— start Recorded data —
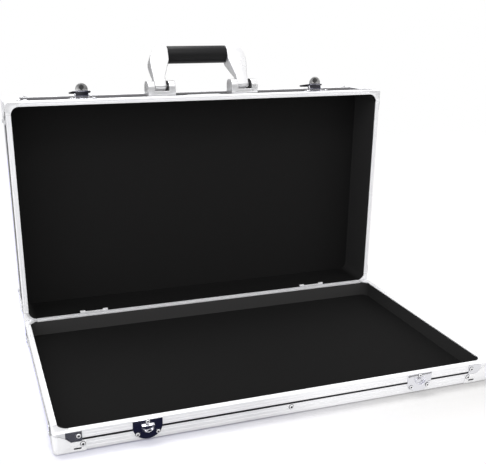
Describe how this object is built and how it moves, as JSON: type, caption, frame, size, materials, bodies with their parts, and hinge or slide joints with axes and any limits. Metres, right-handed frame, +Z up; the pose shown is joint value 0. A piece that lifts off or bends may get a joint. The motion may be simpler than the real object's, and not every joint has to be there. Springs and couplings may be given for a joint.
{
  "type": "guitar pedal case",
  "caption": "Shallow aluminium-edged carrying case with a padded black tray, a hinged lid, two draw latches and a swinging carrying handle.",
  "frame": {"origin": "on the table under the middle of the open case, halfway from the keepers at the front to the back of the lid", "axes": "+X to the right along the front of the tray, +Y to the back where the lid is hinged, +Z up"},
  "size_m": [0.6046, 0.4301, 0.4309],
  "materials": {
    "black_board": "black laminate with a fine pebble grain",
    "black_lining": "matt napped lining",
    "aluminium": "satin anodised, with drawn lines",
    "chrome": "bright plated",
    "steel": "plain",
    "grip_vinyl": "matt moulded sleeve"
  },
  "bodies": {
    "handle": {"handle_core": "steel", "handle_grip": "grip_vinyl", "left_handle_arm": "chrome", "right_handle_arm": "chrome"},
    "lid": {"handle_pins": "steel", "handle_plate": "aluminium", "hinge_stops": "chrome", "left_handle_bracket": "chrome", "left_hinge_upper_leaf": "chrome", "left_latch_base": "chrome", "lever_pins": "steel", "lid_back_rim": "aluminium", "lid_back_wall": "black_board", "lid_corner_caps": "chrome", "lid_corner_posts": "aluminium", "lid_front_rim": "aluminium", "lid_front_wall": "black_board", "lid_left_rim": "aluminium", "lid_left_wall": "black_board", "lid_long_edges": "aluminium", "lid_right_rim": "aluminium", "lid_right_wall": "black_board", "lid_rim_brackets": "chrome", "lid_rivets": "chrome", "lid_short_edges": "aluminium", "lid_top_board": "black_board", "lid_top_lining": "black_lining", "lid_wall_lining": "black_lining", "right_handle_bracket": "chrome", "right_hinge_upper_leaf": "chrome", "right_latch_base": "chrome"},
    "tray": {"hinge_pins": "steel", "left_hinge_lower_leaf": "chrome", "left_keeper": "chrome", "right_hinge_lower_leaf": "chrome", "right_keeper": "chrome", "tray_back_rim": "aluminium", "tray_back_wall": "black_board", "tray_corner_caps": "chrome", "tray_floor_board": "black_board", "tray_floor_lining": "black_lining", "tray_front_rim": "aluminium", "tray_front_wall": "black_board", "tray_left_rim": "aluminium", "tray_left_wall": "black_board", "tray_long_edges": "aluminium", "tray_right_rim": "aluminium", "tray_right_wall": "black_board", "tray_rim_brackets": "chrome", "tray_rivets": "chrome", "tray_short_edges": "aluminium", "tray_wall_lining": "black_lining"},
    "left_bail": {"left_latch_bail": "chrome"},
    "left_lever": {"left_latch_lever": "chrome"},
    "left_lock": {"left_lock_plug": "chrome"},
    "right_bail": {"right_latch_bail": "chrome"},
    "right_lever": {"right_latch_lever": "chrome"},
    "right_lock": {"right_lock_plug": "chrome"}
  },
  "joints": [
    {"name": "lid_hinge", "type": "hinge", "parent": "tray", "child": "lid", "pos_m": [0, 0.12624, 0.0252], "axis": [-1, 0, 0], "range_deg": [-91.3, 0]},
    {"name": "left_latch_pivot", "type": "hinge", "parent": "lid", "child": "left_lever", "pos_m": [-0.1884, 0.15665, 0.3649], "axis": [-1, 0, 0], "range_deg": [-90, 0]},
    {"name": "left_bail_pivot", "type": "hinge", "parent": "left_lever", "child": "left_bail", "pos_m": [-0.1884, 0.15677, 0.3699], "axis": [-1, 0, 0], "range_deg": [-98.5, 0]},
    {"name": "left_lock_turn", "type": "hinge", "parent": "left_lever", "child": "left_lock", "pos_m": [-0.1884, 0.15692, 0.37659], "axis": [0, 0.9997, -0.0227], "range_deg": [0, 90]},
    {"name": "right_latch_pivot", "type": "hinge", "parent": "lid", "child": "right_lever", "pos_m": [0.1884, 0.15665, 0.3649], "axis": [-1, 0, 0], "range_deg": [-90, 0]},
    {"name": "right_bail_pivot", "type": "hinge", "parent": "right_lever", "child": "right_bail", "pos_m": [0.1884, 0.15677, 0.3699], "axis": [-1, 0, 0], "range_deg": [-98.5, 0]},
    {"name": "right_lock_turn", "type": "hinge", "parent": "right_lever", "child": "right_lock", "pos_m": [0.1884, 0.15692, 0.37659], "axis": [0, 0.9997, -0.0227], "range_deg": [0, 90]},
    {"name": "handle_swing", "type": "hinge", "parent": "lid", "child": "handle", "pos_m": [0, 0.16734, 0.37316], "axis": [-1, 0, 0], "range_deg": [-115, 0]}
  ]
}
— end Recorded data —
Directions> Print out the whole listing exactly as it appears.

Result of this task>
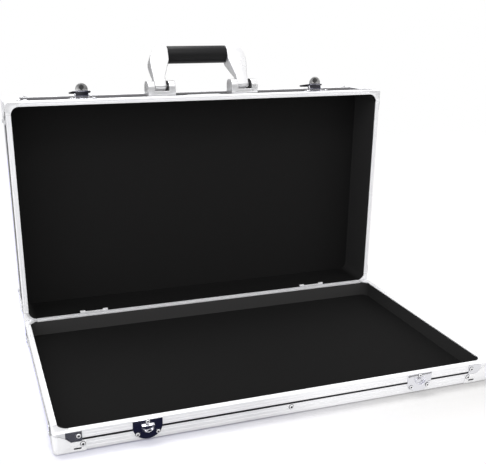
Describe how this object is built and how it moves, as JSON: type, caption, frame, size, materials, bodies with their parts, and hinge or slide joints with axes and any limits. Metres, right-handed frame, +Z up; the pose shown is joint value 0. A piece that lifts off or bends may get a joint. The motion may be simpler than the real object's, and not every joint has to be there. Springs and couplings may be given for a joint.
{
  "type": "guitar pedal case",
  "caption": "Shallow aluminium-edged carrying case with a padded black tray, a hinged lid, two draw latches and a swinging carrying handle.",
  "frame": {"origin": "on the table under the middle of the open case, halfway from the keepers at the front to the back of the lid", "axes": "+X to the right along the front of the tray, +Y to the back where the lid is hinged, +Z up"},
  "size_m": [0.6046, 0.4301, 0.4309],
  "materials": {
    "black_board": "black laminate with a fine pebble grain",
    "black_lining": "matt napped lining",
    "aluminium": "satin anodised, with drawn lines",
    "chrome": "bright plated",
    "steel": "plain",
    "grip_vinyl": "matt moulded sleeve"
  },
  "bodies": {
    "handle": {"handle_core": "steel", "handle_grip": "grip_vinyl", "left_handle_arm": "chrome", "right_handle_arm": "chrome"},
    "lid": {"handle_pins": "steel", "handle_plate": "aluminium", "hinge_stops": "chrome", "left_handle_bracket": "chrome", "left_hinge_upper_leaf": "chrome", "left_latch_base": "chrome", "lever_pins": "steel", "lid_back_rim": "aluminium", "lid_back_wall": "black_board", "lid_corner_caps": "chrome", "lid_corner_posts": "aluminium", "lid_front_rim": "aluminium", "lid_front_wall": "black_board", "lid_left_rim": "aluminium", "lid_left_wall": "black_board", "lid_long_edges": "aluminium", "lid_right_rim": "aluminium", "lid_right_wall": "black_board", "lid_rim_brackets": "chrome", "lid_rivets": "chrome", "lid_short_edges": "aluminium", "lid_top_board": "black_board", "lid_top_lining": "black_lining", "lid_wall_lining": "black_lining", "right_handle_bracket": "chrome", "right_hinge_upper_leaf": "chrome", "right_latch_base": "chrome"},
    "tray": {"hinge_pins": "steel", "left_hinge_lower_leaf": "chrome", "left_keeper": "chrome", "right_hinge_lower_leaf": "chrome", "right_keeper": "chrome", "tray_back_rim": "aluminium", "tray_back_wall": "black_board", "tray_corner_caps": "chrome", "tray_floor_board": "black_board", "tray_floor_lining": "black_lining", "tray_front_rim": "aluminium", "tray_front_wall": "black_board", "tray_left_rim": "aluminium", "tray_left_wall": "black_board", "tray_long_edges": "aluminium", "tray_right_rim": "aluminium", "tray_right_wall": "black_board", "tray_rim_brackets": "chrome", "tray_rivets": "chrome", "tray_short_edges": "aluminium", "tray_wall_lining": "black_lining"},
    "left_bail": {"left_latch_bail": "chrome"},
    "left_lever": {"left_latch_lever": "chrome"},
    "left_lock": {"left_lock_plug": "chrome"},
    "right_bail": {"right_latch_bail": "chrome"},
    "right_lever": {"right_latch_lever": "chrome"},
    "right_lock": {"right_lock_plug": "chrome"}
  },
  "joints": [
    {"name": "lid_hinge", "type": "hinge", "parent": "tray", "child": "lid", "pos_m": [0, 0.12624, 0.0252], "axis": [-1, 0, 0], "range_deg": [-91.3, 0]},
    {"name": "left_latch_pivot", "type": "hinge", "parent": "lid", "child": "left_lever", "pos_m": [-0.1884, 0.15665, 0.3649], "axis": [-1, 0, 0], "range_deg": [-90, 0]},
    {"name": "left_bail_pivot", "type": "hinge", "parent": "left_lever", "child": "left_bail", "pos_m": [-0.1884, 0.15677, 0.3699], "axis": [-1, 0, 0], "range_deg": [-98.5, 0]},
    {"name": "left_lock_turn", "type": "hinge", "parent": "left_lever", "child": "left_lock", "pos_m": [-0.1884, 0.15692, 0.37659], "axis": [0, 0.9997, -0.0227], "range_deg": [0, 90]},
    {"name": "right_latch_pivot", "type": "hinge", "parent": "lid", "child": "right_lever", "pos_m": [0.1884, 0.15665, 0.3649], "axis": [-1, 0, 0], "range_deg": [-90, 0]},
    {"name": "right_bail_pivot", "type": "hinge", "parent": "right_lever", "child": "right_bail", "pos_m": [0.1884, 0.15677, 0.3699], "axis": [-1, 0, 0], "range_deg": [-98.5, 0]},
    {"name": "right_lock_turn", "type": "hinge", "parent": "right_lever", "child": "right_lock", "pos_m": [0.1884, 0.15692, 0.37659], "axis": [0, 0.9997, -0.0227], "range_deg": [0, 90]},
    {"name": "handle_swing", "type": "hinge", "parent": "lid", "child": "handle", "pos_m": [0, 0.16734, 0.37316], "axis": [-1, 0, 0], "range_deg": [-115, 0]}
  ]
}